**GIVEN INSTRUCTION**
Print the lines beginning with the one that contains "make_deck_boards()" and ending with the one that contains "bpy.data.objects.remove(obj)", exactly, both included, and no other lines.

**DATA LINES**

—————

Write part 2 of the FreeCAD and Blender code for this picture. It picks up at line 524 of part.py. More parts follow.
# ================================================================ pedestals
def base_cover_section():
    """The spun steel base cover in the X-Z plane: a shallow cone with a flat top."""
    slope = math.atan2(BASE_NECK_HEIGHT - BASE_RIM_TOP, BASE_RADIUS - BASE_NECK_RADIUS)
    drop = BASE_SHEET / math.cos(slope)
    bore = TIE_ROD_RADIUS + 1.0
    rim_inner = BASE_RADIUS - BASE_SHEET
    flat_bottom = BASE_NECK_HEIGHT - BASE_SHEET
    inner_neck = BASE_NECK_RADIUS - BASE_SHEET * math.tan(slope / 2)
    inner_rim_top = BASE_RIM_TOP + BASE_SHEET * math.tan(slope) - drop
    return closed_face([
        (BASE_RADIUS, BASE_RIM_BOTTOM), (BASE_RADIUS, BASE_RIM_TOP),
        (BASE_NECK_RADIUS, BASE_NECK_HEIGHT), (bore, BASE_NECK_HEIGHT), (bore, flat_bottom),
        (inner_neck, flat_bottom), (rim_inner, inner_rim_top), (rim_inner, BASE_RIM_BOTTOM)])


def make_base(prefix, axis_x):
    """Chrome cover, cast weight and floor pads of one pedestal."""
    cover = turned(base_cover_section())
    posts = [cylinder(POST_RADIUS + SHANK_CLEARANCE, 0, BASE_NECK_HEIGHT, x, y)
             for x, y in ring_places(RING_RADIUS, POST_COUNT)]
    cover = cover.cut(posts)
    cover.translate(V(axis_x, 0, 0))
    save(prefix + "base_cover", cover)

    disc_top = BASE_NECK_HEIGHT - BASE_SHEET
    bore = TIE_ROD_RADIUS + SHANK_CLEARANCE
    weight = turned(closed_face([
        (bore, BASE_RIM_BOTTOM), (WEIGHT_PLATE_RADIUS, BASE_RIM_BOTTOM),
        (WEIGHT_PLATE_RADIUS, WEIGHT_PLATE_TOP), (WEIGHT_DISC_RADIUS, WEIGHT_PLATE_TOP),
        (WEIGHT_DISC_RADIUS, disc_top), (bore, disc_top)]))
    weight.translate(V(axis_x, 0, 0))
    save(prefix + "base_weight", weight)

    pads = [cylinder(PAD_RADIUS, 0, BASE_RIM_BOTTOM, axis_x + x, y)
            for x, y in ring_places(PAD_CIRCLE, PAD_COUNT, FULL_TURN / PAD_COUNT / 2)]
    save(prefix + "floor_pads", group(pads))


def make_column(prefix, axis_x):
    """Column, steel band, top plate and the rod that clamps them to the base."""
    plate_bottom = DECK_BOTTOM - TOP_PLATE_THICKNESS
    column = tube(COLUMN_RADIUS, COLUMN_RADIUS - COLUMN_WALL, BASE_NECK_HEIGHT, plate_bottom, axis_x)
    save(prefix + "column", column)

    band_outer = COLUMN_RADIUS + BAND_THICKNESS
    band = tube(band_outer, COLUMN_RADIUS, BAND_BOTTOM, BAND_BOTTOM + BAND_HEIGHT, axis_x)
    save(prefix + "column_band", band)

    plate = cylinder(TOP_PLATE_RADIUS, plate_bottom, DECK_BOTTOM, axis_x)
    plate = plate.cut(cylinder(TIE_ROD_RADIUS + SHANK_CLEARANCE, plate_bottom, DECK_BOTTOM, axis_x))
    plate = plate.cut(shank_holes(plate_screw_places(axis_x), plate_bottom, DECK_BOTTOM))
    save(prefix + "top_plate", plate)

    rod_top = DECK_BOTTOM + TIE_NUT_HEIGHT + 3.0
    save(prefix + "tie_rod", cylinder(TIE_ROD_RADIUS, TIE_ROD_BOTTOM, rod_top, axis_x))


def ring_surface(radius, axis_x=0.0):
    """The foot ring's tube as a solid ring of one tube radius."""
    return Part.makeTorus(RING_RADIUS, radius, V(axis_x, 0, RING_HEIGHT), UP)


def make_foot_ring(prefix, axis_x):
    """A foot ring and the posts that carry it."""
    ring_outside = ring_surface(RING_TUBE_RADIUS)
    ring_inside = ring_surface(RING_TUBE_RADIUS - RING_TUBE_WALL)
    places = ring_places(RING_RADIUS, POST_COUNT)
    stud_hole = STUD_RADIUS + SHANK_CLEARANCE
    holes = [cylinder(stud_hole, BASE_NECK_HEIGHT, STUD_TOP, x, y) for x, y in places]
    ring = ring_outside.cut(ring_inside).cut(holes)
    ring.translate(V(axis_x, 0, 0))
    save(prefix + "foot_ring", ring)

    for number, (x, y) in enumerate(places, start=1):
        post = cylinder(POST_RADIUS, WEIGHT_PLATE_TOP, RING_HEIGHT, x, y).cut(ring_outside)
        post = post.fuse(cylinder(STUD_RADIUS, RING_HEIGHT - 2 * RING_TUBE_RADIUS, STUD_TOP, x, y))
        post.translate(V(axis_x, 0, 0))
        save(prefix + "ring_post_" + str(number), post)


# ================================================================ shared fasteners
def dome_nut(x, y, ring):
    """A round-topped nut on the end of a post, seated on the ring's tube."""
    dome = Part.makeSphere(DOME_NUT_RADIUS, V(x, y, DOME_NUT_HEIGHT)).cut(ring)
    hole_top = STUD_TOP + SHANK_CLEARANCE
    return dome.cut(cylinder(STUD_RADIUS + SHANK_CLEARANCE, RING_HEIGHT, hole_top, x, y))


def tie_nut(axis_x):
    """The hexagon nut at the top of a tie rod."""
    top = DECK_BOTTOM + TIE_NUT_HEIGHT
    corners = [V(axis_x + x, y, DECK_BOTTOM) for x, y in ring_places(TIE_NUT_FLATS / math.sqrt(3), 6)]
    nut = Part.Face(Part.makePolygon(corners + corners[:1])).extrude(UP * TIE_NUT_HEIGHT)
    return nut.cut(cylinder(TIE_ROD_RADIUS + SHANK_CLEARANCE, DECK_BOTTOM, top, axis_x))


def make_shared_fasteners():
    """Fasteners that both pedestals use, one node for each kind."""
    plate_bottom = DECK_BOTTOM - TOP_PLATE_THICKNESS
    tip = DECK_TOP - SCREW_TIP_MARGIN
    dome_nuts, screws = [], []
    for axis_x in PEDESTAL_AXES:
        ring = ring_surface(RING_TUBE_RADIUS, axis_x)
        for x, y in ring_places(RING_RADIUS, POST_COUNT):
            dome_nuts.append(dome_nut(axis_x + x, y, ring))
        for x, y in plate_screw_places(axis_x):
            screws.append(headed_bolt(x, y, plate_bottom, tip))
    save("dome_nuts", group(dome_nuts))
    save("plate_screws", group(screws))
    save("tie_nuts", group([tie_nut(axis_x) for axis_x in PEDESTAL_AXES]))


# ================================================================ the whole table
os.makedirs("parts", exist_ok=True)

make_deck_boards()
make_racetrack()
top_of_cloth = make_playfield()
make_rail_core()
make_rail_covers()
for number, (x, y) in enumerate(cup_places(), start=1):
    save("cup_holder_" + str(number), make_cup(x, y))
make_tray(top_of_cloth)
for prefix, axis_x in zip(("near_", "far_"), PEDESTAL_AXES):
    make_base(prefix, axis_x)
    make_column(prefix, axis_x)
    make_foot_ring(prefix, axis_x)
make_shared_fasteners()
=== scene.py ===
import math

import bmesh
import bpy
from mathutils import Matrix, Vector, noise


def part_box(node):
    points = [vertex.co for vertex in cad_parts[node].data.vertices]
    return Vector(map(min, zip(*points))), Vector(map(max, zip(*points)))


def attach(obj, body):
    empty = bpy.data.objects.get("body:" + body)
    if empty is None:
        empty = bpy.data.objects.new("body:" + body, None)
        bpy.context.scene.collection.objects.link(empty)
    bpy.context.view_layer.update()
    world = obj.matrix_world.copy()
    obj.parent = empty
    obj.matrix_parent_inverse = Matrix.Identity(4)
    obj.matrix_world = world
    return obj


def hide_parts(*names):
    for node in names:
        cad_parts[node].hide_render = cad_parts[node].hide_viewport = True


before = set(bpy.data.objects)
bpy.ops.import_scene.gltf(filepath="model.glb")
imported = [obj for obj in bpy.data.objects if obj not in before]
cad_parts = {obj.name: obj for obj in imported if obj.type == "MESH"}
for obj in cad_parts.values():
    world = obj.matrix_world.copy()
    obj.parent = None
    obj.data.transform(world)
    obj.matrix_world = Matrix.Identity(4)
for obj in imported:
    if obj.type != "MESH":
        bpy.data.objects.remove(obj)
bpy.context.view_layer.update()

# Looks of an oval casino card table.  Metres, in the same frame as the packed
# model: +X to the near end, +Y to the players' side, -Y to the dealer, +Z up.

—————

**ANSWER BELOW**
make_deck_boards()
make_racetrack()
top_of_cloth = make_playfield()
make_rail_core()
make_rail_covers()
for number, (x, y) in enumerate(cup_places(), start=1):
    save("cup_holder_" + str(number), make_cup(x, y))
make_tray(top_of_cloth)
for prefix, axis_x in zip(("near_", "far_"), PEDESTAL_AXES):
    make_base(prefix, axis_x)
    make_column(prefix, axis_x)
    make_foot_ring(prefix, axis_x)
make_shared_fasteners()
=== scene.py ===
import math

import bmesh
import bpy
from mathutils import Matrix, Vector, noise


def part_box(node):
    points = [vertex.co for vertex in cad_parts[node].data.vertices]
    return Vector(map(min, zip(*points))), Vector(map(max, zip(*points)))


def attach(obj, body):
    empty = bpy.data.objects.get("body:" + body)
    if empty is None:
        empty = bpy.data.objects.new("body:" + body, None)
        bpy.context.scene.collection.objects.link(empty)
    bpy.context.view_layer.update()
    world = obj.matrix_world.copy()
    obj.parent = empty
    obj.matrix_parent_inverse = Matrix.Identity(4)
    obj.matrix_world = world
    return obj


def hide_parts(*names):
    for node in names:
        cad_parts[node].hide_render = cad_parts[node].hide_viewport = True


before = set(bpy.data.objects)
bpy.ops.import_scene.gltf(filepath="model.glb")
imported = [obj for obj in bpy.data.objects if obj not in before]
cad_parts = {obj.name: obj for obj in imported if obj.type == "MESH"}
for obj in cad_parts.values():
    world = obj.matrix_world.copy()
    obj.parent = None
    obj.data.transform(world)
    obj.matrix_world = Matrix.Identity(4)
for obj in imported:
    if obj.type != "MESH":
        bpy.data.objects.remove(obj)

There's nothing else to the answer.